Quant à ceux qui se sont donné pour tâche d’exploiter et d’instrumentaliser les enfants, pour différents usages criminellement inhumains, savent bien l’importance des stratégies de manipulation de l’enfance et sa fraîcheur pour leur commerce de la terreur et leurs complots contre le noble rêve humain d’une société saine. Ces soldats des ténèbres le savent de ce savoir prophétique et on ne peut plus cynique dont M. Abdelfettah Mourou a étalé l’efficacité devant un certain Wajdi Dhnim, en 2012. L’actuel vice-président de l’ARP a beau chercher à se défendre de ses propos trop explicites pour laisser place à une interprétation biaisée, sa dernière apparition sur le plateau de Mekki Helal dans la Première Chaîne nationale n’a fait que dévoiler encore une fois sa sophistique rhétorique et oratoire pour défendre l’indéfendable. Un mea culpa, franc et sans détours, suivi d’excuses, l’aurait mieux servi.
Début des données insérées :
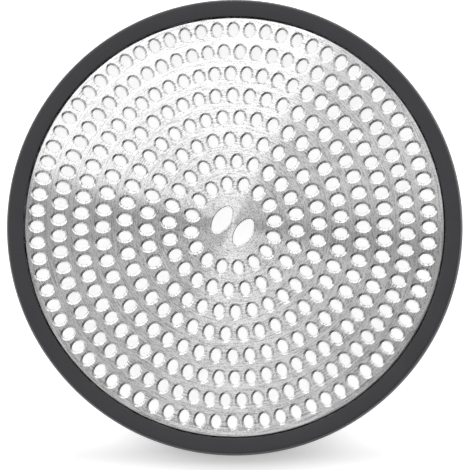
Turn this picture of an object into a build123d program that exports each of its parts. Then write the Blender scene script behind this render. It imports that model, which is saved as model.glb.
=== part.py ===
from build123d import *
import math
import os

# A drain strainer that lies on the floor of a sink or shower, over the waste hole.
# A shallow dome of stainless steel sheet is punched with rings of oval holes. Its edge is
# turned down and out into a flat flange, and a soft silicone rim grips that flange in a
# groove. Z is up, and the origin is the centre of the rim's foot. Sizes are in millimetres.

# Silicone rim: widths are measured inwards from its widest circle, heights up from its foot
rim_diameter = 115.0
seat_height = 4.6  # the ledge that the plate's flange lies on
lip_thickness = 1.6
lip_width = 4.4
ledge_width = 5.3
wall_lean = 0.5  # how far the outer wall leans in on its way up
foot_bevel = 0.5
shoulder_bevel = 0.6  # outer edge of the top

# Steel plate
sheet = 0.6
flange_grip = 2.4  # how far the flange reaches in under the lip
groove_clearance = 0.2  # from the flange's edge to the bottom of the groove
lip_gap = 0.3  # open ring between the lip and the plate's turned-down skirt
skirt_drop = 1.5
skirt_lean = 0.1
dome_rise = 3.6
crown_reach_share = 1.15  # of the dome's radius, for the square sheet that the dome is cut from

# Rings of oval holes, their long axes along the radius
ring_holes = (16, 24, 32, 40, 48, 60, 68, 76)
hole_length = 3.6
hole_width = 2.7
hole_sides = 6
bare_centre_radius = 8.78
bare_edge = 1.57  # from the outermost holes to the dome's edge
pattern_turn = -26.2  # degrees from +X to the spoke where every ring has a gap

# Two leaf-shaped slots, one each side of a bridge across the centre
slot_length = 8.7  # between the points where a slot's two arcs would meet
slot_width = 4.2
slot_tip_radius = 1.3
bridge = 2.0
slot_pair_turn = -30.4  # degrees from +X to the line through both slots' centres
slot_turn = 86.9  # degrees from that line to each slot's long axis

punch_overrun = 1.0

# Radii and heights that follow from the values above
rim_radius = rim_diameter / 2
lip_radius = rim_radius - lip_width
ledge_radius = rim_radius - ledge_width
flange_radius = lip_radius + flange_grip
groove_radius = flange_radius + groove_clearance
skirt_radius = lip_radius - lip_gap
dome_radius = skirt_radius - skirt_lean
flange_top = seat_height + sheet
rim_height = flange_top + lip_thickness
dome_edge = flange_top + skirt_drop
dome_top = dome_edge + dome_rise
skirt_slope = skirt_lean / skirt_drop
first_ring = bare_centre_radius + hole_length / 2
last_ring = dome_radius - bare_edge - hole_length / 2
ring_pitch = (last_ring - first_ring) / (len(ring_holes) - 1)

os.makedirs("parts", exist_ok=True)

# Silicone rim: lip, groove and ledge in one section, turned about Z
with BuildPart() as silicone_rim:
    with BuildSketch(Plane.XZ):
        with BuildLine():
            Polyline(
                (ledge_radius, 0),
                (rim_radius - foot_bevel, 0),
                (rim_radius, foot_bevel),
                (rim_radius - wall_lean, rim_height),
                (lip_radius, rim_height),
                (lip_radius, flange_top),
                (groove_radius, flange_top),
                (groove_radius, seat_height),
                (ledge_radius, seat_height),
                close=True,
            )
        section = make_face()
        chamfer(section.vertices().group_by(Axis.Y)[-1].sort_by(Axis.X)[-1], length=shoulder_bevel)
    revolve(axis=Axis.Z)

# Steel plate. Its dome falls with the square of the radius, so a square sheet that is a
# parabola along X and along Y has the dome's shape exactly. Half the side is crown_reach, and
# the middle control point of each parabola stands as far above the top as its ends lie below.
crown_reach = dome_radius * crown_reach_share
crown_fall = dome_rise * crown_reach_share**2
parabola = ((-crown_reach, crown_fall), (0, -crown_fall), (crown_reach, crown_fall))
crown_net = []
for x, fall_along_x in parabola:
    crown_net.append([(x, y, dome_top - fall_along_x - fall_along_y) for y, fall_along_y in parabola])
crown = Face.make_bezier_surface(crown_net)

# The space under the plate: everything inside the skirt and a sheet's thickness below the dome
with BuildPart() as hollow:
    with BuildSketch(Plane.XZ):
        with BuildLine():
            inner_foot = skirt_radius - sheet
            Polyline(
                (0, seat_height),
                (inner_foot, seat_height),
                (inner_foot - skirt_slope * (dome_top - seat_height), dome_top),
                (0, dome_top),
                close=True,
            )
        make_face()
    revolve(axis=Axis.Z)
    extrude(crown.moved(Location((0, 0, -sheet))), amount=dome_top, dir=(0, 0, -1), mode=Mode.INTERSECT)

# The plate: flange and skirt turned about Z, cut off by the dome, hollowed, then punched
with BuildPart() as strainer_plate:
    with BuildSketch(Plane.XZ):
        with BuildLine():
            Polyline(
                (0, seat_height),
                (flange_radius, seat_height),
                (flange_radius, flange_top),
                (skirt_radius, flange_top),
                (skirt_radius - skirt_slope * (dome_top - flange_top), dome_top),
                (0, dome_top),
                close=True,
            )
        make_face()
    revolve(axis=Axis.Z)
    extrude(crown, amount=dome_top, dir=(0, 0, -1), mode=Mode.INTERSECT)
    add(hollow.part, mode=Mode.SUBTRACT)

    # One oval, drawn with few sides because so many are punched. Its corners stand just
    # outside the ellipse, so that it passes as much water as the ellipse would.
    corner_share = math.sqrt(math.tau / hole_sides / math.sin(math.tau / hole_sides))
    corner_reach = hole_length / 2 * corner_share
    corner_spread = hole_width / 2 * corner_share
    oval = []
    for corner in range(hole_sides):
        turn = math.tau * (corner + 1 / 2) / hole_sides
        oval.append((corner_reach * math.cos(turn), corner_spread * math.sin(turn)))

    # One slot: two arcs that meet in rounded tips
    with BuildSketch(mode=Mode.PRIVATE) as slot:
        with BuildLine():
            side = ThreePointArc((-slot_length / 2, 0), (0, slot_width / 2), (slot_length / 2, 0))
            mirror(side, about=Plane.XZ)
        make_face()
        fillet(slot.vertices(), radius=slot_tip_radius)

    # The punch: every ring has a gap on the pattern's spoke, so its first hole is half a step on
    with BuildSketch():
        for ring, holes in enumerate(ring_holes):
            ring_radius = first_ring + ring_pitch * ring
            half_step = 180 / holes
            with PolarLocations(ring_radius, holes, start_angle=pattern_turn + half_step):
                Polygon(*oval)
        with PolarLocations((slot_width + bridge) / 2, 2, start_angle=slot_pair_turn):
            add(slot.sketch, rotation=slot_turn)
    extrude(amount=dome_top + punch_overrun, mode=Mode.SUBTRACT)

silicone_rim.part.label = "silicone_rim"
strainer_plate.part.label = "strainer_plate"
export_step(silicone_rim.part, "parts/silicone_rim.step")
export_step(strainer_plate.part, "parts/strainer_plate.step")
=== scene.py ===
# %% [markdown]
# # A sink strainer: punched steel dome in a silicone rim
# The real object has two pieces. A thin disc of stainless steel is pressed into a shallow
# dome, punched with eight rings of oval holes and brushed in circles. A soft dark rim is
# stretched over its edge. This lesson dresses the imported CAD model: it makes a finer mesh for
# each piece, gives each its material, and sets up the studio that the photograph shows.

# %% Load the frame
import math

import bmesh
import bpy
from mathutils import Matrix, Vector


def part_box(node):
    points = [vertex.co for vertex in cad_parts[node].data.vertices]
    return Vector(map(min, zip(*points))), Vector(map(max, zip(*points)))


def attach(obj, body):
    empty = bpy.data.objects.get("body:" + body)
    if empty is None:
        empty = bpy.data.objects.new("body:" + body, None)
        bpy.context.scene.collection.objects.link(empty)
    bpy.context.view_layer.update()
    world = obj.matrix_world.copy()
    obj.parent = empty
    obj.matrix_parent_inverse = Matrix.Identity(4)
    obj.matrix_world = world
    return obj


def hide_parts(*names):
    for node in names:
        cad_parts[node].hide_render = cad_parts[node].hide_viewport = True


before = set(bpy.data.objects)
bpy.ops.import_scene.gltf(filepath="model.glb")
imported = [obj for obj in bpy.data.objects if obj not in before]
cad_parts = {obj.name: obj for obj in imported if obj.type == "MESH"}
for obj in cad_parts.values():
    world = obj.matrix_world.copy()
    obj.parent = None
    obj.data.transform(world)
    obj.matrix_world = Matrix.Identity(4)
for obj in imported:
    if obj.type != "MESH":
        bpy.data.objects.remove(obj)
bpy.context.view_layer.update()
MM = 0.001
plate_low, plate_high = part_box("strainer_plate")
rim_low, rim_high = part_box("silicone_rim")
print("plate box in mm", [round(v / MM, 2) for v in (*plate_low, *plate_high)])
print("rim box in mm", [round(v / MM, 2) for v in (*rim_low, *rim_high)])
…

Bref, aujourd’hui, l’innocence enfantine nous fait assumer la responsabilité du destin de l’enfant, sans nous donner le droit ni l’autorisation d’en disposer à notre façon et selon nos convictions. Rien de plus néfaste que de chercher à couler la personnalité de l’enfant dans un moule préétabli et imposé comme un modèle inaliénable. Un enfant doit évoluer dans un monde ouvert, propice à l’intelligence libre et à la création spontanée, pour qu’il assume lui-même la responsabilité de son destin. Quand on lui apprend sa culture, au sens large qui intègre tous les secteurs, c’est pour lui donner le sens d’une implication innovante en adéquation avec le sens de l’Histoire.

A quelque niveau qu’elle agisse, la responsabilité citoyenne interdit d’aliéner la conscience enfantine, aux premiers pas de son éveil, en l’accablant de chaînes et d’interdits et en lui barrant la voie vers tout élan d’auto-construction de soi, au croisement de ses acquis naturels et de ses compétences culturelles.

Là est le vrai terrain sur lequel on devrait engager toute réforme, restructuration ou même révolution du système éducatif, tous espaces et tous niveaux confondus. Là est la porte par laquelle on accèderait à un nouveau modèle de société, humain, assez humain pour nous faire mériter notre humanité.